Slowing U.S. Economy
Economic reports continue to point to a slowing U.S. economy, but the bulls show no signs of concern as the index trends remain bullish in stark contrast to the data. After the data-driven price volatility, the volume quickly declined into a choppy afternoon session, waiting for today’s Employment Situation report. With little on the earnings calendar, the job numbers will be the source of bullish or bearish inspiration as we slide into the weekend. Plan carefully and remember to take some profits because this extended market condition could bring sudden bear attacks, so avoid complacency.
Asian markets had a rough overnight session, wanting clarity on pandemic rules as the lockdowns continue. European markets trade slightly bearish this morning as they wait on the U.S. job data. With a very light day of earnings, all eyes will focus on the Employment Situation number out before the bell. The question is will it inspire the bulls or the bears? We will soon find out, so plan carefully and expect a shot of price volatility as we wrap up another trading week.
Economic Calendar
Economic Calendar
We have a light day on the Friday earnings calendar to wrap up the week. Notable reports include CBRL & GCO.
News & Technicals’
While the European Union has dubbed China as a “strategic rival” on different occasions, it is pursuing a different approach from the U.S. Data from Europe’s statistics office showed that China was the third largest buyer of European goods and the most important market for imported EU products in 2021. The importance of China as a market for Europe becomes even more relevant at a time when its economy is struggling from Russia’s invasion of Ukraine.

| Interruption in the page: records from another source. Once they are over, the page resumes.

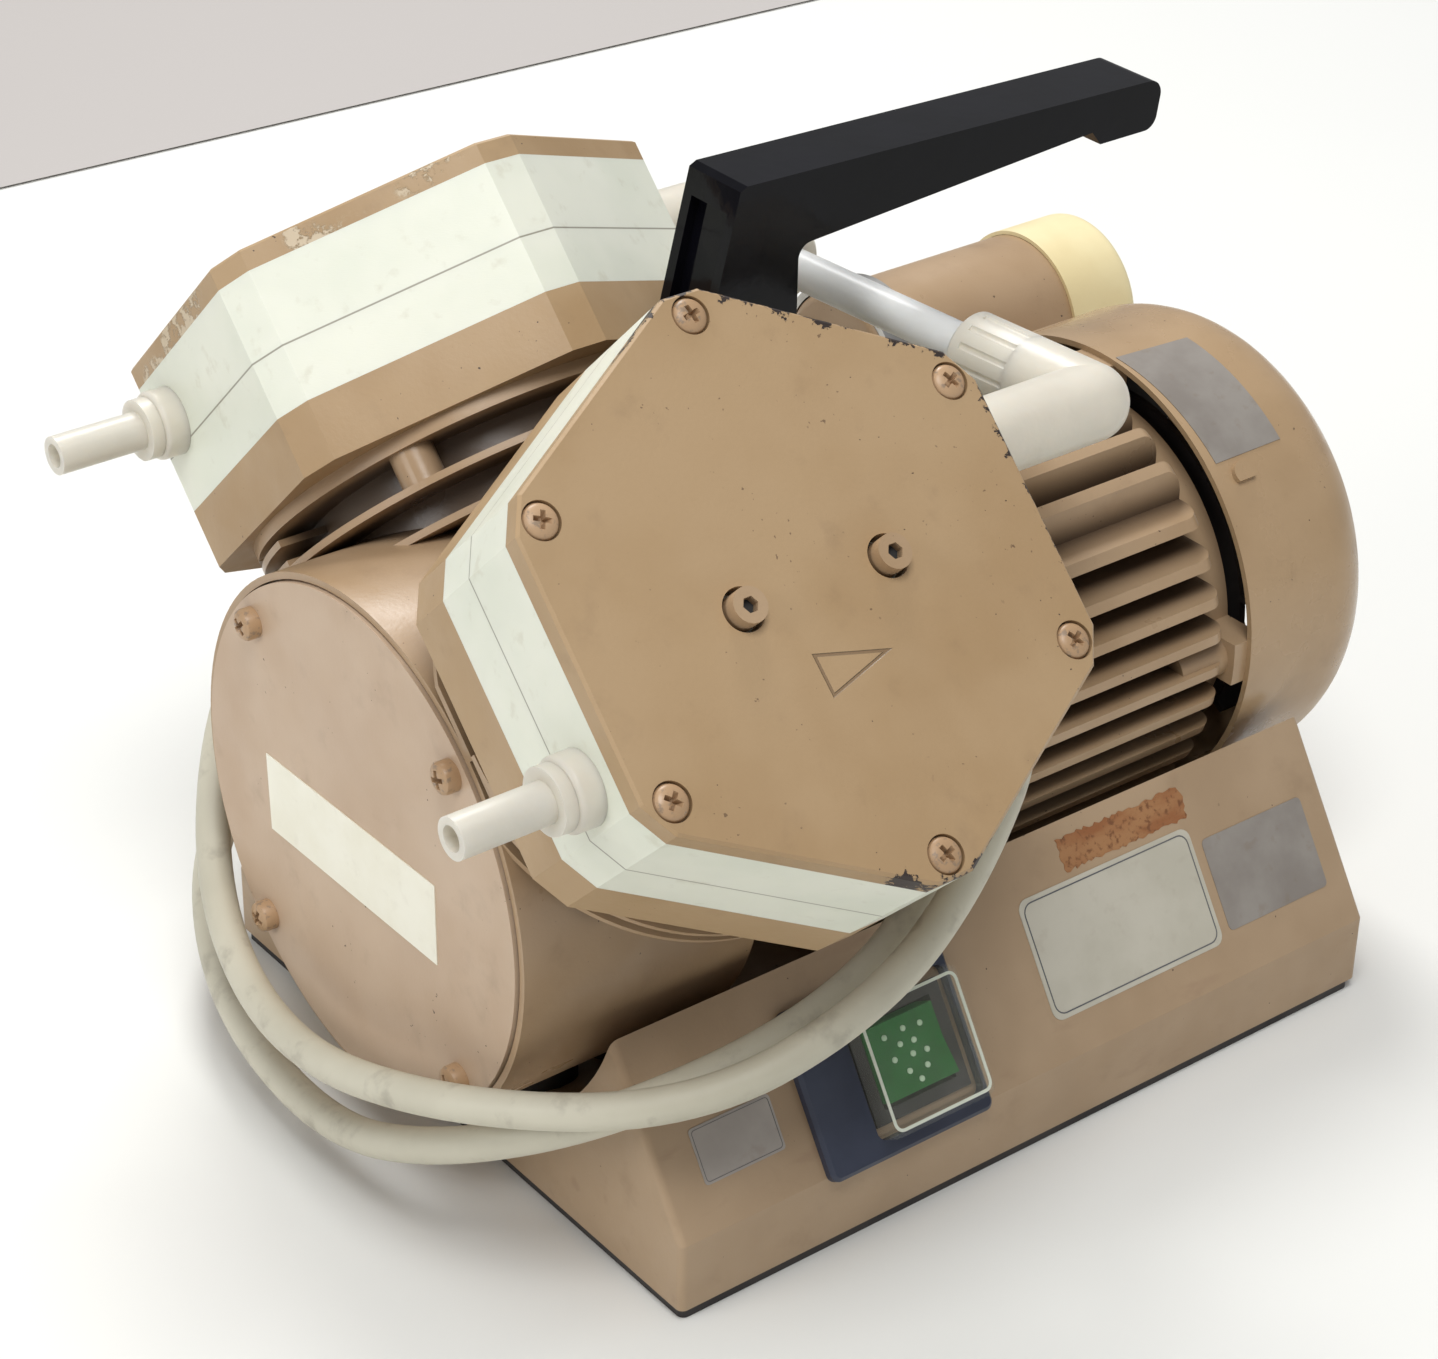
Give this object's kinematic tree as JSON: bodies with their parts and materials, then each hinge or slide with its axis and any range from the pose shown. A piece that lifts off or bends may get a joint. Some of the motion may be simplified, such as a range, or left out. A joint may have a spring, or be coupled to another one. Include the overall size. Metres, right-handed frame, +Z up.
{
  "type": "twin-head diaphragm vacuum pump",
  "caption": "Tan diaphragm vacuum pump with two hexagonal heads in a V, white head plates, finned motor, black carrying handle and a console base with a lit rocker switch.",
  "frame": {"origin": "on the table under the middle of the console base", "axes": "+X from the crankcase cover to the fan cover, +Y from the operator's side to the back, +Z up"},
  "size_m": [0.3639, 0.3812, 0.237],
  "materials": {
    "tan_paint": "semi-gloss",
    "white_plastic": "matte",
    "milky_plastic": "translucent",
    "black_rubber": "matte",
    "black_gloss": "gloss",
    "dark_plastic": "matte",
    "green_plastic": "gloss",
    "clear_cover": "clear",
    "cream_plastic": "satin",
    "cord_grey": "matte",
    "cast_aluminium": "cast",
    "core_steel": "dull",
    "bright_steel": "machined"
  },
  "bodies": {
    "pump_body": {"base_housing": "tan_paint", "base_mat": "dark_plastic", "capacitor": "tan_paint", "capacitor_cap": "cream_plastic", "capacitor_clamp": "bright_steel", "centre_screws": "tan_paint", "connecting_tube": "milky_plastic", "cover_gasket": "black_rubber", "cover_screws": "tan_paint", "crankcase": "tan_paint", "crankcase_cover": "tan_paint", "diaphragm_1": "black_rubber", "diaphragm_2": "black_rubber", "drive_bearing": "bright_steel", "elbow_1": "milky_plastic", "elbow_2": "milky_plastic", "fan_bearing": "bright_steel", "fan_cover": "tan_paint", "fan_shield": "tan_paint", "flange_screws": "bright_steel", "handle": "black_gloss", "handle_screws": "bright_steel", "head_flange_1": "tan_paint", "head_flange_2": "tan_paint", "head_plate_1": "white_plastic", "head_plate_2": "white_plastic", "hose_nozzle_1": "milky_plastic", "hose_nozzle_2": "milky_plastic", "middle_plate_1": "white_plastic", "middle_plate_2": "white_plastic", "motor_housing": "tan_paint", "mounting_bolts": "bright_steel", "plate_screws": "tan_paint", "plug": "dark_plastic", "power_cord": "cord_grey", "pressure_plate_1": "tan_paint", "pressure_plate_2": "tan_paint", "rubber_buffers": "black_rubber", "shield_screws": "bright_steel", "stator": "core_steel", "strain_relief": "black_rubber", "switch_bezel": "dark_plastic", "switch_body": "dark_plastic", "switch_cover": "clear_cover", "union_nut_1": "milky_plastic", "union_nut_2": "milky_plastic", "valve_sheet_1": "black_rubber", "valve_sheet_2": "black_rubber"},
    "rotor": {"shaft": "bright_steel", "eccentric": "bright_steel", "rotor_core": "core_steel", "fan": "cast_aluminium"},
    "rod_1": {"connecting_rod_1": "cast_aluminium", "rod_bearing_1": "bright_steel", "clamp_disc_1": "cast_aluminium"},
    "rod_2": {"connecting_rod_2": "cast_aluminium", "rod_bearing_2": "bright_steel", "clamp_disc_2": "cast_aluminium"},
    "switch_rocker": {"switch_rocker": "green_plastic"}
  },
  "joints": [
    {"name": "motor_turn", "type": "hinge", "parent": "pump_body", "child": "rotor", "pos_m": [-0.0784, 0, 0.0908], "axis": [1, 0, 0], "continuous": true},
    {"name": "rod_1_turn", "type": "hinge", "parent": "rotor", "child": "rod_1", "pos_m": [-0.0784, 0, 0.0938], "axis": [1, 0, 0], "continuous": true},
    {"name": "rod_2_turn", "type": "hinge", "parent": "rotor", "child": "rod_2", "pos_m": [-0.0616, 0, 0.0938], "axis": [1, 0, 0], "continuous": true},
    {"name": "switch_tilt", "type": "hinge", "parent": "pump_body", "child": "switch_rocker", "pos_m": [-0.0379, -0.08571, 0.03778], "axis": [1, 0, 0], "range_deg": [0, 14]}
  ],
  "couplings": [
    {"joint": "rod_1_turn", "follows": "motor_turn", "ratio": -1},
    {"joint": "rod_2_turn", "follows": "motor_turn", "ratio": -1}
  ]
}
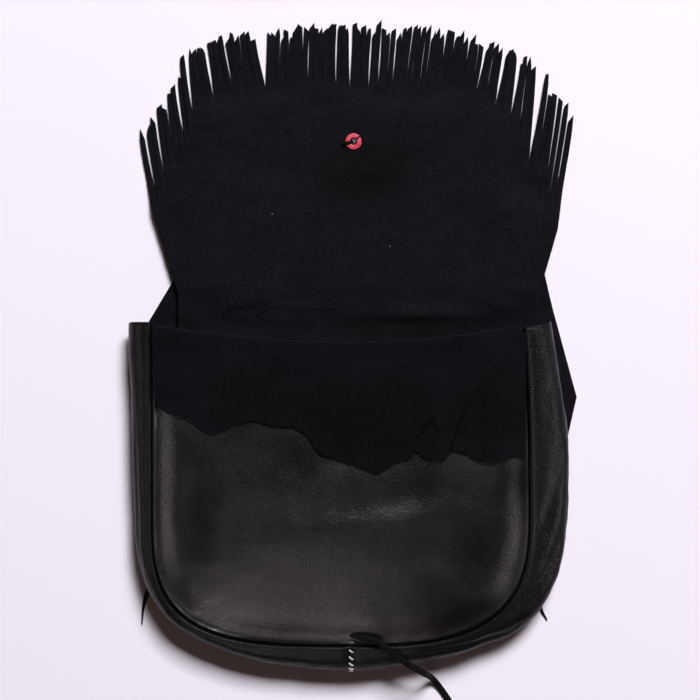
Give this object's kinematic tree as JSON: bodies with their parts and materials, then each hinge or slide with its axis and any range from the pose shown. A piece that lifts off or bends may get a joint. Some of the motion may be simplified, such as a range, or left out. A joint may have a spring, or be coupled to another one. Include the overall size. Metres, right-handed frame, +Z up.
{
  "type": "fringed leather shoulder bag",
  "caption": "Flat black leather shoulder bag, lying on its back with its fringed suede flap opened out, a turned-down cuff at the mouth and a rounded bottom.",
  "frame": {"origin": "on the flat underside of the back panel, on the line of the gusset's centre joint", "axes": "+X to the bag's right as the mouth is seen from above, +Y from the bag's bottom to the tips of the opened fringe, +Z up from the floor, through the bag's depth"},
  "size_m": [0.2853, 0.4593, 0.0347],
  "materials": {
    "black_leather": "satin smooth grain",
    "gusset_leather": "satin creased grain",
    "back_leather": "satin smooth grain",
    "black_suede": "matt suede nap",
    "strap_leather": "satin",
    "black_lace": "matt lace",
    "red_washer": "satin dyed",
    "black_button": "plain",
    "white_thread": "waxed thread"
  },
  "bodies": {
    "pouch": {"back_panel": "back_leather", "front_panel": "black_leather", "gusset_left": "gusset_leather", "gusset_right": "gusset_leather", "gusset_stitch_1": "white_thread", "gusset_stitch_2": "white_thread", "gusset_stitch_3": "white_thread", "gusset_stitch_4": "white_thread", "gusset_stitch_5": "white_thread", "gusset_stitch_6": "white_thread", "gusset_stitch_7": "white_thread", "gusset_stitch_8": "white_thread", "shoulder_strap": "strap_leather", "closure_lace": "black_lace", "lace_tail_left": "black_lace", "lace_tail_right": "black_lace"},
    "flap": {"flap": "black_suede", "backing_washer": "red_washer", "outer_button": "black_button", "button_lace": "black_lace"}
  },
  "joints": [
    {"name": "flap_hinge", "type": "hinge", "parent": "pouch", "child": "flap", "pos_m": [0, 0.1, 0.025], "axis": [1, 0, 0], "range_deg": [0, 180]}
  ]
}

OPEC+, a group of 23 oil-producing nations led by Saudi Arabia and Russia, will convene on Sunday to decide on the next phase of production policy. The highly anticipated meeting comes ahead of potentially disruptive sanctions on Russian oil, weakening crude demand in China, and mounting fears of a recession. However, RBC Capital Market’s Helima Croft said there was no expectation of a production increase from the upcoming OPEC+ meeting and a “significant chance” of a deeper output cut.
The Senate passed legislation that would force a tentative rail labor agreement and thwart a national strike. A separate vote on adding seven days of paid sick leave to the agreement failed. The legislation now goes to President Joe Biden, who urged Congress to move quickly on its passage.
Economic data continued to roll in, indicating a slowing U.S. economy, and although we saw some selling, the index trends remained bullish in another light volume session. However, as we slide into the weekend, we could get a spark of inspiration today from the Employment Situation numbers. Once again, the T2122 indicator is signaling a short-term overbought condition, but despite so many parabolic-looking charts, we still have no sign the bulls are ready to stop. That said, stick with the trend but be careful not to overtrade, watching for a bearish attack that could begin any time. Remember to take some profit along the way and enjoy the ride as long as it lasts.